Y ese sentido siniestro sí lo ve Craig, aunque le resulte “cómodo y familiar”, porque asocia esa extrañeza al propio acto de escribir: “Hay, me parece, una idea de serenidad asociada a Uruguay, en muchos argentinos. La impresión de que el tiempo allá se mueve de otra manera. Yo creo que eso es un prejuicio más bien porteño o de las grandes ciudades. Yo tengo una forma propia de ver a Uruguay y es eso, sólo una idea mía. Lo veo como una especie de lugar de paso entre el nosotros y lo otro, entre lo propio y lo ajeno, entre estar en mi lugar y estar en algún otro lado. En ese sentido, representa lo siniestro para mí: lo familiar y lo cercano puesto junto. Una sensación de extrañamiento”.

Entre les escritores argentines que no sólo pensaron y leyeron a Uruguay, sino que atravesaron la frontera en forma permanente, también están Manuel Soriano y Mariela Peña, que además de dar talleres literarios en Escaramuza y dirigir el centro cultural Guarida, junto con Alicia Escardó, empezó a involucrarse en el terreno literario local e incorporó sus textos a sus talleres. Su vínculo con Uruguay empezó en 2018, cuando viajó para presentar sus libros en la Feria del Libro de Montevideo y comenzó una amistad con la gente de la editorial Criatura. Luego se fue quedando y ya no regresó.

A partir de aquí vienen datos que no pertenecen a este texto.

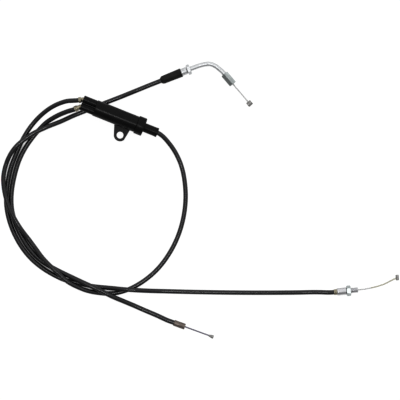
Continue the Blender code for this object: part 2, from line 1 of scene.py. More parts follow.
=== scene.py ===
"""Looks of a two-stroke motorcycle's throttle cable set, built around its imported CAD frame.

World points are in metres, in the row frame. Outlines of turned pieces are in millimetres, in the frame of
their fitting: the position along its axis, the radius, and where a corner is rounded the radius of that.
"""
import json
import math

import bmesh
import bpy
from mathutils import Matrix, Vector


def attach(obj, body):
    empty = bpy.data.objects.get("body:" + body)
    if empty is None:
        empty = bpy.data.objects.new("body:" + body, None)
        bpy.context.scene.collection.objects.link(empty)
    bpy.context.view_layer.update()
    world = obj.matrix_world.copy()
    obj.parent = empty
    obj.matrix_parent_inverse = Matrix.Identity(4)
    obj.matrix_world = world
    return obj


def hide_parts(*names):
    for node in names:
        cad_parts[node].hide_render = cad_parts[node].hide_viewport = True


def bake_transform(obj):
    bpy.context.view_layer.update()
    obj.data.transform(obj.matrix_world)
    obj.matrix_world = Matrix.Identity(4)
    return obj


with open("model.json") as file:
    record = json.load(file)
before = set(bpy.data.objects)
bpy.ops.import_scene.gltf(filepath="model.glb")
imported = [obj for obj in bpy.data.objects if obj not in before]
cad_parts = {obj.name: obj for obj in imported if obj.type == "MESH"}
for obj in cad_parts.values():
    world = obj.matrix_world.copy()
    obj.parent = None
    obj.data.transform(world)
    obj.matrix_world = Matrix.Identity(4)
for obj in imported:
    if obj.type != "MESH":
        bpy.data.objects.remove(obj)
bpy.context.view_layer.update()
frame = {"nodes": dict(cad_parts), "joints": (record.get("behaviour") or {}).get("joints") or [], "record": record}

MM = 0.001
UP = Vector((0, 0, 1))
SCENE = bpy.context.scene

# Sizes shared with the CAD, in millimetres
SHEATH_RADIUS = 2.5           # throttle and pump sheaths
CARB_SHEATH_RADIUS = 2.6
WIRE_RADIUS = 0.75
WIRE_HOLE = 1.1               # radius of the hole that a wire runs through
PORT_OFFSET = 4.15            # from the box's axis to each port's
THREAD_RADIUS = 3.0           # M6
THREAD_PITCH = 1.0
THREAD_DEPTH = 0.5
UNION_LENGTH = 14.5
NUT_ACROSS_FLATS = 10.0
UNION_ACROSS_FLATS = 8.0
UNION_TURN = 35.0             # degrees from a flat at the top
EYE_CENTRE = (52.1, -17.6)    # in the box's frame
EYE_RADIUS = 6.8              # of the lug's round end
EYE_HOLE_RADIUS = 3.85
CARB_NIPPLE_END = 33.4        # from the carburettor ferrule's face
ON_AXIS = 0.001               # radii and differences under this are none

# Routes of the sheaths, in metres, from end to end
THROTTLE_ROUTE = [
    (-0.0974, 0.0777, 0.0096), (-0.0927, 0.0758, 0.0093), (-0.0867, 0.0734, 0.0088),
    (-0.0737, 0.0608, 0.0056), (-0.0636, 0.0434, 0.0032), (-0.0569, 0.0110, 0.0026),
    (-0.0684, -0.0473, 0.0026), (-0.0914, -0.0798, 0.0026), (-0.1152, -0.0964, 0.0026),
    (-0.1218, -0.0993, 0.0026), (-0.1432, -0.1031, 0.0026), (-0.1504, -0.1025, 0.0028),
    (-0.1647, -0.0998, 0.0052), (-0.1735, -0.0965, 0.0063), (-0.1878, -0.0886, 0.0080),
    (-0.1933, -0.0836, 0.0080), (-0.2144, -0.0631, 0.0070), (-0.2237, -0.0508, 0.0040),
    (-0.2287, -0.0441, 0.0040), (-0.2385, -0.0308, 0.0072), (-0.2519, -0.0050, 0.0079),
    (-0.2567, 0.0160, 0.0070), (-0.2572, 0.0237, 0.0056), (-0.2545, 0.0387, 0.0044),
    (-0.2514, 0.0464, 0.0059), (-0.2409, 0.0609, 0.0079), (-0.2336, 0.0667, 0.0079),
    (-0.2257, 0.0722, 0.0079), (-0.2114, 0.0792, 0.0082), (-0.1927, 0.0870, 0.0046),
    (-0.1817, 0.0922, 0.0031), (-0.1680, 0.0978, 0.0026), (-0.1443, 0.1073, 0.0026),
    (-0.1311, 0.1124, 0.0026), (-0.1069, 0.1220, 0.0050), (-0.0958, 0.1265, 0.0050),
    (-0.0846, 0.1309, 0.0050), (-0.0735, 0.1354, 0.0050), (-0.0651, 0.1387, 0.0050),
]
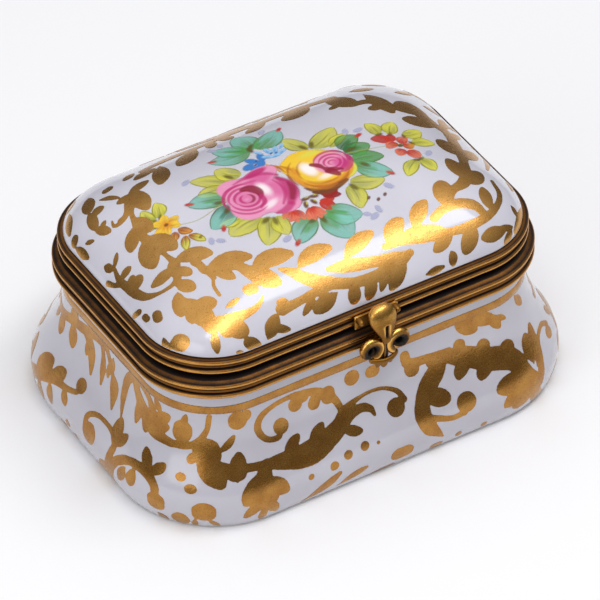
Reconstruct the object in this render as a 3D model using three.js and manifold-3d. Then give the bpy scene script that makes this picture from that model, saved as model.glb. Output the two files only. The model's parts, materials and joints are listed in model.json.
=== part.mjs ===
// Porcelain trinket box: a bombe base and a low domed lid of porcelain, each with a moulded
// brass rim, joined by a five-knuckle hinge at the back and closed by a lily-shaped clasp.
// Millimetres. +Z is up, +X runs along the length, -Y is the front with the clasp.
// The origin is the centre of the foot, on the surface that the box stands on.
import * as THREE from 'three';
import { mergeVertices } from 'three/addons/utils/BufferGeometryUtils.js';
import Module from 'manifold-3d';

const wasm = await Module();
wasm.setup();

// ---- Driving dimensions -------------------------------------------------------------------
// The parting outline is the rounded rectangle where the two brass rims meet. Every wall is
// given by how far it stands outside (+) or inside (-) that outline.
const LENGTH = 67.2; // parting outline, side to side
const DEPTH = 48; // parting outline, front to back
const CORNER = 12.8; // parting outline, corner radius
const BASE_HEIGHT = 26.3; // foot to parting plane
const LID_HEIGHT = 12.1; // parting plane to the crown of the lid
const CORNER_STEPS = 10; // facets round each corner
const CURVE_STEPS = 8; // facets along each curve of a wall's profile

const BASE_WALL = 2.5; // porcelain thickness of the base
const LID_WALL = 2.3; // porcelain thickness of the lid
const FLOOR = 3.2; // porcelain thickness under the inside floor, with the foot's recess
const FOOT_OUT = 2.9; // foot edge outside the parting outline
const FOOT_RING = 3.2; // width of the ring that the box stands on
const FOOT_RECESS = 0.8; // depth of the hollow inside that ring
const BULGE_OUT = 4.3; // widest part of the belly outside the parting outline
const BULGE_Z = 4.5; // height of the widest part
const NECK_IN = 1.1; // neck inside the parting outline
const NECK_DROP = 5.8; // parting plane down to the foot of the straight neck

const RIM_FLANGE = 0.6; // brass thickness of each seat flange, over the porcelain's edge
const RIM_REACH = 0.2; // how far a seat flange passes the porcelain's inner face
const SEAT_GAP = 0.5; // between the two closed seats
const FIT = 0.2; // clearance between brass and the piece it wraps or rests on
const BASE_RIM_HEIGHT = 3.1; // base rim, seat to lower edge
const LID_RIM_HEIGHT = 3.0; // lid rim, seat to upper edge
const BEAD = 0.38; // radius of the half-round beads on both rims
const LID_STEP = 1.5; // lid dome starts this far inside the parting outline
const LID_REBATE = 0.8; // step in the lid's porcelain that its rim sits in
const CROWN_HALF = 1; // half-width of the crown's flat strip

const TUBE_RADIUS = 1.15; // outside of each hinge knuckle
const PIN_RADIUS = 0.5;
const PIN_FIT = 0.07; // radial running clearance of the pin in the knuckles
const PIN_HEAD = 0.85; // radius of the pin's domed ends
const KNUCKLE_LENGTH = 4.4;
const KNUCKLE_GAP = 0.3;
const KNUCKLES = 5;
const LEAF = 0.6; // thickness of the leaf that solders a knuckle to its rim
const HINGE_CLEAR = 0.35; // hinge tube to the base rim's beads

const CLASP_PLATE_WIDTH = 7.6;
const CLASP_SHEET = 0.5; // plate and tongue thickness
const TONGUE_WIDTH = 1.7;
const TONGUE_DROP = 6.3; // parting plane down to the tongue's lower end
const DROP_RADIUS = 2.35; // widest half-width of the drop-shaped petal
const DROP_LENGTH = 4.9;
const DROP_LEAN = 3; // degrees, tip forward
const DROP_FLATTEN = 0.42; // depth of the drop against its width
const SCROLL_TUBE = 0.5; // radius of a side petal's rib
const SCROLL_OUTER = 1.75; // spiral radius where it leaves the stem
const SCROLL_INNER = 0.62; // spiral radius at its eye
const BAND_RADIUS = 0.4; // radius of the band that binds the petals
const BAND_HALF = 2.5;
const TAIL_RADIUS = 0.95;
const RIVET_RADIUS = 0.55;
const STUD_CLEAR = 0.08; // catch stud to the beads above and below it

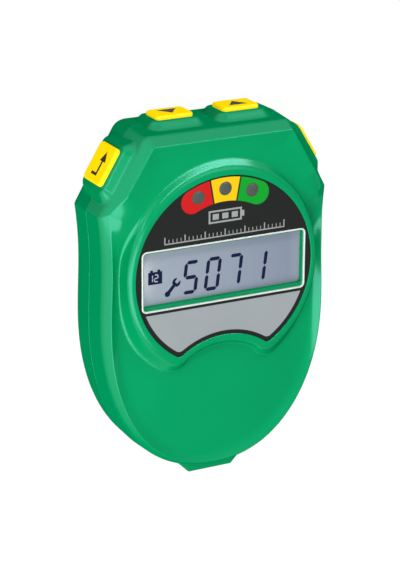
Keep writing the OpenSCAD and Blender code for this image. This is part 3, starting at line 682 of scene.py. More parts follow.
def slope_runs():
    """Run of the slope round the dial: narrow at the waist, wider by the sine's square up to the top,
    widest from 45 degrees under the waist to the tips, and narrower again along the arch."""
    upper = mixed(WAIST_RUN, TOP_RUN, np.sin(DIAL_ANGLES) ** 2)
    lower = mixed(WAIST_RUN, TIP_RUN, eased(-np.degrees(DIAL_ANGLES) / 45))
    past = (np.arange(TIP_STEPS + ARCH_STEPS) + 1) / TIP_STEPS
    arch = mixed(TIP_RUN, ARCH_RUN, eased(past * 0.7))
    return np.concatenate([np.where(DIAL_ANGLES > 0, upper, lower), arch])


def lifted(points, z):
    """Points of an outline at heights z."""
    z = np.broadcast_to(np.asarray(z, float), (len(points),))
    return np.concatenate([points, z[:, None]], axis=1)


def wall_line(g, z, r=CORNER_R):
    """The side wall's line at an offset g from its edge at the parting line."""
    return lifted(half_outline(HEAD_FLARE + g, FLARE + g, r), z)


def whole(half):
    """The half outline and its mirror image as one ring."""
    other = half[-2:0:-1] * np.array([-1, 1, 1])
    return np.concatenate([half, other])


def rounded_rows(stops):
    """Rows of points through a list of stops, each (points, cut, arc rows, rows up to the next stop). A
    stop with a cut is rounded by a parabola that starts and ends that far from it, but takes at most 0.45
    of the way to a neighbour that is rounded too, and 0.9 of the way to one that isn't."""

    def ways(i):
        """From a stop towards both neighbours: unit steps, and how far its rounding reaches."""
        steps, reach = [], stops[i][1]
        for k in (i - 1, i + 1):
            step = stops[k][0] - stops[i][0]
            length = np.linalg.norm(step, axis=1, keepdims=True)
            steps.append(step / length)
            reach = np.minimum(reach, length * (0.45 if rounds(k) else 0.9))
        return steps[0], steps[1], reach

    def rounds(i):
        """Whether a stop is rounded: its cut is over 0 at any station."""
        return np.max(stops[i][1]) > 0

    rows = []
    for i, (p, _, arc, fill) in enumerate(stops):
        end = p
        if rounds(i):
            back, ahead, reach = ways(i)
            start, end = p + back * reach, p + ahead * reach
            for t in np.arange(arc + 1) / arc:
                rows.append((1 - t) ** 2 * start + 2 * t * (1 - t) * p + t * t * end)
        else:
            rows.append(p)
        if i + 1 < len(stops):
            goal = stops[i + 1][0]
            if rounds(i + 1):
                back, _, reach = ways(i + 1)
                goal = goal + back * reach
            rows += [mixed(end, goal, (j + 1) / (fill + 1)) for j in range(fill)]
    return rows


class KeyPlace:
    """Where a key stands: its place on the wall, the wall's facing, the key's width and depth, and how
    far its platform reaches past it, flat and over its slope."""

    def __init__(self, x, y, facing, w, d, margins, run):
        self.at = np.array([x, y])
        self.out = turn(np.array(facing))
        self.along = turn(np.array(facing - math.pi / 2))
        self.w, self.d, self.margins, self.run = w, d, margins, run

    def local(self, points):
        """Distances along the wall, over the parting line and out of the wall."""
        flat = points[..., :2] - self.at
        return flat @ self.along, points[..., 2] - PARTING_Z, flat @ self.out

    def world(self, local):
        """Local (along, up, out) millimetres as metres in the frame."""
        a, u, h = local[..., 0:1], local[..., 1:2], local[..., 2:3]
        flat = self.at + a * self.along + h * self.out
        return np.concatenate([flat + [0, DIAL_Y / MM], u + PARTING_Z], axis=-1) * MM


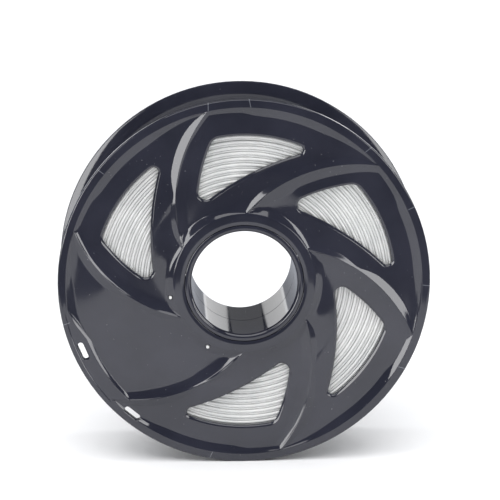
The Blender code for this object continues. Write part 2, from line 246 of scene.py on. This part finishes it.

El cruce, el espejo, el puente, la calma, lo mágico, lo siniestro, lo propio, lo ajeno, lo que pudo ser y lo que aún no ha sido: todo eso recomponen los distintos análisis y escritores argentines al escribirse y pensarse con relación a su literatura y a Uruguay. Un camino en dos direcciones que tiene un principio pero en el que no se vislumbra nunca un final.